_Job_
Write each line out exactly, leaving none out.

################

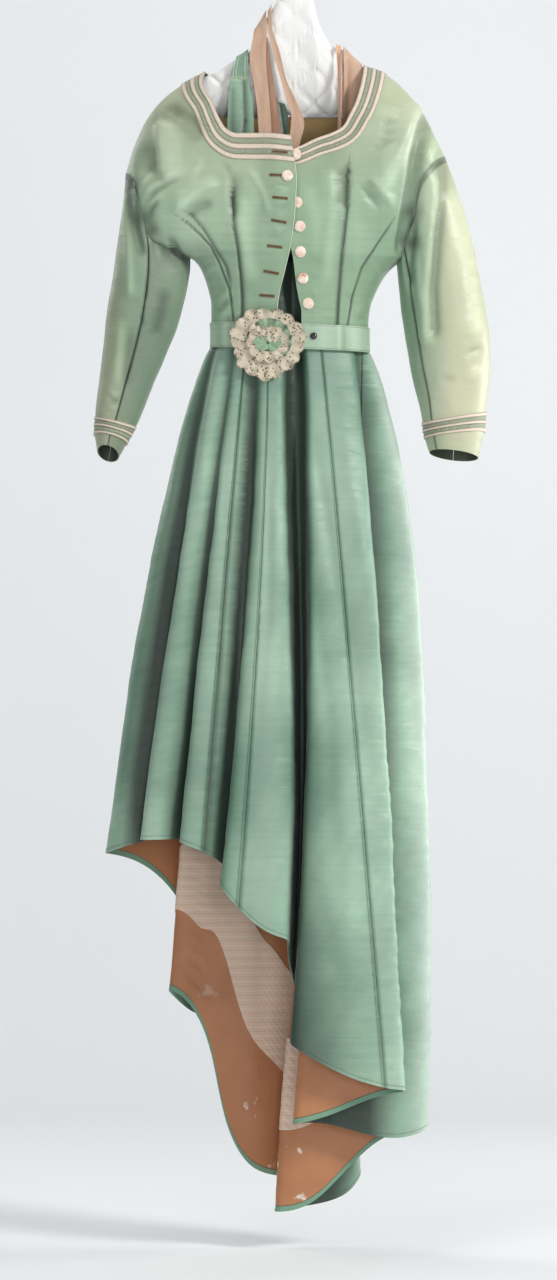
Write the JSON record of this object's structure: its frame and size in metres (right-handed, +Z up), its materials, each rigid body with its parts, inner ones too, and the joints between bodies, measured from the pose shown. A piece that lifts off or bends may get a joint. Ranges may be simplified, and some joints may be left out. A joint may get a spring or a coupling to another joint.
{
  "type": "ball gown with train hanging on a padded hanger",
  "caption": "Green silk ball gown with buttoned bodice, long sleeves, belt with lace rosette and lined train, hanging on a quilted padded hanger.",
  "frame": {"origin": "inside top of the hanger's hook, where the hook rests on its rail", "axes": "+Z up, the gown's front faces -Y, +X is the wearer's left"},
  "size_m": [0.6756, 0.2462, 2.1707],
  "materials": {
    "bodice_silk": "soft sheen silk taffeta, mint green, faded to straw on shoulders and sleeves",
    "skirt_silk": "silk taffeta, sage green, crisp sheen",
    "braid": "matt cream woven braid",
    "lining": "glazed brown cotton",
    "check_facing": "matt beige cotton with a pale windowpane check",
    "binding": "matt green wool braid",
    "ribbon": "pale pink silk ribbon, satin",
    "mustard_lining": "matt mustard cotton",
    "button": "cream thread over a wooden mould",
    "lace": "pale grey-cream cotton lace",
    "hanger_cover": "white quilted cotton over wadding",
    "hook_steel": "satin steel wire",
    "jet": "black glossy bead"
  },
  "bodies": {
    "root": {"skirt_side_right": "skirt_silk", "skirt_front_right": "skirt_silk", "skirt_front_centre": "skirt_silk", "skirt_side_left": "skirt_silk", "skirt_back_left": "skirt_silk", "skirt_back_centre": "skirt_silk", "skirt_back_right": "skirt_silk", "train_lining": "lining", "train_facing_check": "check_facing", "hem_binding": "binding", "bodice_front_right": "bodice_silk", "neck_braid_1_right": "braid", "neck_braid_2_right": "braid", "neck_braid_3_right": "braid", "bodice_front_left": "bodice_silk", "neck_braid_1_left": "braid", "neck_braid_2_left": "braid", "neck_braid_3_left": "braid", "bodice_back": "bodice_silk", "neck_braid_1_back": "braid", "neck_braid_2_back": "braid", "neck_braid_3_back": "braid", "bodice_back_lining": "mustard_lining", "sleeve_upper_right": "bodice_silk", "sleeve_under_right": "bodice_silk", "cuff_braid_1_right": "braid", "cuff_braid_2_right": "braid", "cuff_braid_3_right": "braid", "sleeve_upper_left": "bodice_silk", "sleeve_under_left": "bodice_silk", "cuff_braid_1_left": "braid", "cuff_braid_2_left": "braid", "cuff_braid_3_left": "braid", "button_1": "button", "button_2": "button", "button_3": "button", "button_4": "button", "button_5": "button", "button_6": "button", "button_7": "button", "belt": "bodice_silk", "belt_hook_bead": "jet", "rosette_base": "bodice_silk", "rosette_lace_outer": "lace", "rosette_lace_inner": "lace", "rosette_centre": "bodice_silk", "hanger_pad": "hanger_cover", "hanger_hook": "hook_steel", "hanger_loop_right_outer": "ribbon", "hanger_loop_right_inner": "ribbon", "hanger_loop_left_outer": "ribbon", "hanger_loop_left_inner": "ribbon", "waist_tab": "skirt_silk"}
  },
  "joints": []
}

################

_Answer to the exercise_
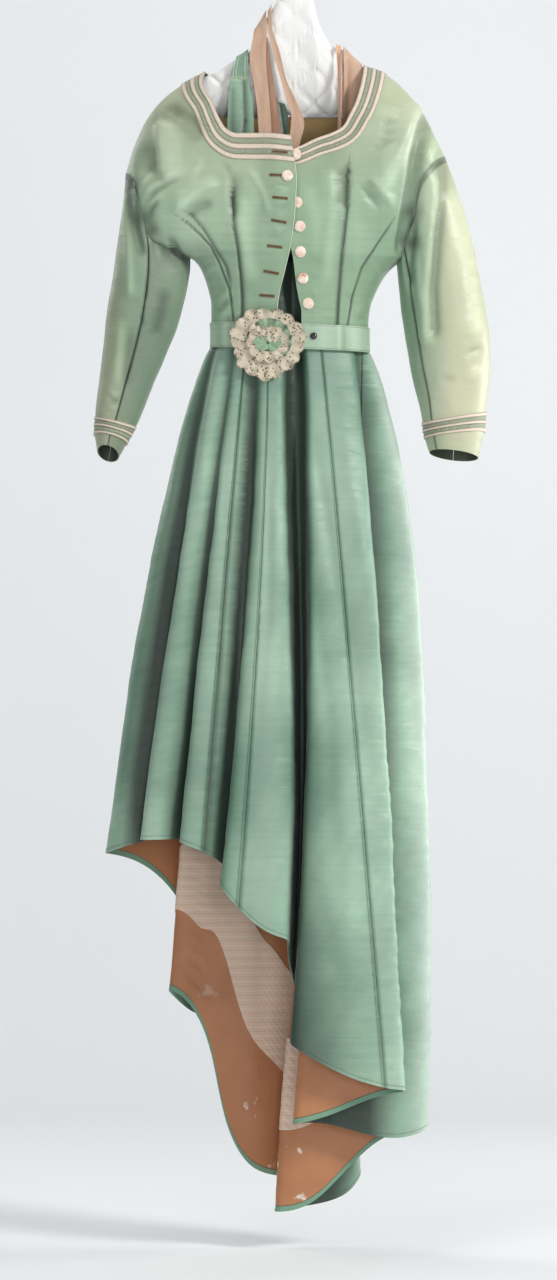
Write the JSON record of this object's structure: its frame and size in metres (right-handed, +Z up), its materials, each rigid body with its parts, inner ones too, and the joints between bodies, measured from the pose shown. A piece that lifts off or bends may get a joint. Ranges may be simplified, and some joints may be left out. A joint may get a spring or a coupling to another joint.
{
  "type": "ball gown with train hanging on a padded hanger",
  "caption": "Green silk ball gown with buttoned bodice, long sleeves, belt with lace rosette and lined train, hanging on a quilted padded hanger.",
  "frame": {"origin": "inside top of the hanger's hook, where the hook rests on its rail", "axes": "+Z up, the gown's front faces -Y, +X is the wearer's left"},
  "size_m": [0.6756, 0.2462, 2.1707],
  "materials": {
    "bodice_silk": "soft sheen silk taffeta, mint green, faded to straw on shoulders and sleeves",
    "skirt_silk": "silk taffeta, sage green, crisp sheen",
    "braid": "matt cream woven braid",
    "lining": "glazed brown cotton",
    "check_facing": "matt beige cotton with a pale windowpane check",
    "binding": "matt green wool braid",
    "ribbon": "pale pink silk ribbon, satin",
    "mustard_lining": "matt mustard cotton",
    "button": "cream thread over a wooden mould",
    "lace": "pale grey-cream cotton lace",
    "hanger_cover": "white quilted cotton over wadding",
    "hook_steel": "satin steel wire",
    "jet": "black glossy bead"
  },
  "bodies": {
    "root": {"skirt_side_right": "skirt_silk", "skirt_front_right": "skirt_silk", "skirt_front_centre": "skirt_silk", "skirt_side_left": "skirt_silk", "skirt_back_left": "skirt_silk", "skirt_back_centre": "skirt_silk", "skirt_back_right": "skirt_silk", "train_lining": "lining", "train_facing_check": "check_facing", "hem_binding": "binding", "bodice_front_right": "bodice_silk", "neck_braid_1_right": "braid", "neck_braid_2_right": "braid", "neck_braid_3_right": "braid", "bodice_front_left": "bodice_silk", "neck_braid_1_left": "braid", "neck_braid_2_left": "braid", "neck_braid_3_left": "braid", "bodice_back": "bodice_silk", "neck_braid_1_back": "braid", "neck_braid_2_back": "braid", "neck_braid_3_back": "braid", "bodice_back_lining": "mustard_lining", "sleeve_upper_right": "bodice_silk", "sleeve_under_right": "bodice_silk", "cuff_braid_1_right": "braid", "cuff_braid_2_right": "braid", "cuff_braid_3_right": "braid", "sleeve_upper_left": "bodice_silk", "sleeve_under_left": "bodice_silk", "cuff_braid_1_left": "braid", "cuff_braid_2_left": "braid", "cuff_braid_3_left": "braid", "button_1": "button", "button_2": "button", "button_3": "button", "button_4": "button", "button_5": "button", "button_6": "button", "button_7": "button", "belt": "bodice_silk", "belt_hook_bead": "jet", "rosette_base": "bodice_silk", "rosette_lace_outer": "lace", "rosette_lace_inner": "lace", "rosette_centre": "bodice_silk", "hanger_pad": "hanger_cover", "hanger_hook": "hook_steel", "hanger_loop_right_outer": "ribbon", "hanger_loop_right_inner": "ribbon", "hanger_loop_left_outer": "ribbon", "hanger_loop_left_inner": "ribbon", "waist_tab": "skirt_silk"}
  },
  "joints": []
}